Sir Ian McKellen and (probably choosing not to be Sir) Roger Allam are Percy and Frank, the two doyens of English theatre entirely at ease with each other and on stage for a gruelling two hours plus. They bicker, they split up, they make up, they learn about themselves, facing uncomfortable truths and discovering new delights. Percy is headstrong and, as all men who claim to have thick skin reveal, highly sensitive to criticism; Frank is easygoing, a man who long denied a part of himself as much for its inconvenience as for any opprobrium it might have attracted.

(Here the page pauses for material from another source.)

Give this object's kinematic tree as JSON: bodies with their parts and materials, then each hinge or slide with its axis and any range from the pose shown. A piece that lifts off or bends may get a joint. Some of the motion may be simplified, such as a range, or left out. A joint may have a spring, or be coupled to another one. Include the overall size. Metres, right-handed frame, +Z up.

There’s a pleasure to be had in watching two craftsmen go about their work, but Ben Weatherill’s script has none of the bite of 2019’s Jellyfish, a play that sparkled with new perspectives, bold challenges to normative behaviour and a heartfelt poignancy. These middle-class men have had their challenges in life - we get a little anecdote or two addressing the appalling treatment of gay men 50 years ago and AIDS too is acknowledged - but does it make them interesting enough? Plenty of people find love late in life, but to hang a two-man play on that and a tacked-on jibe or two at cancel culture, feels a little underpowered.

What emerges under Sean Mathias’s direction, is a play that has a few wistful moments, a few laughs and, perhaps, more meaning for an audience who have some experience of the specific trials and consolations the two men portray. Others will think of men and women they know who are a little like Percy or a little like Frank and find that they are rather more interesting people with whom to spend an evening. Theatre should surely illuminate and enhance real life rather than present it with the brightness and contrast turned down a little.  

For a play with dogs at its heart, it’s somewhat disappointing to report that it has rather more bark than bite.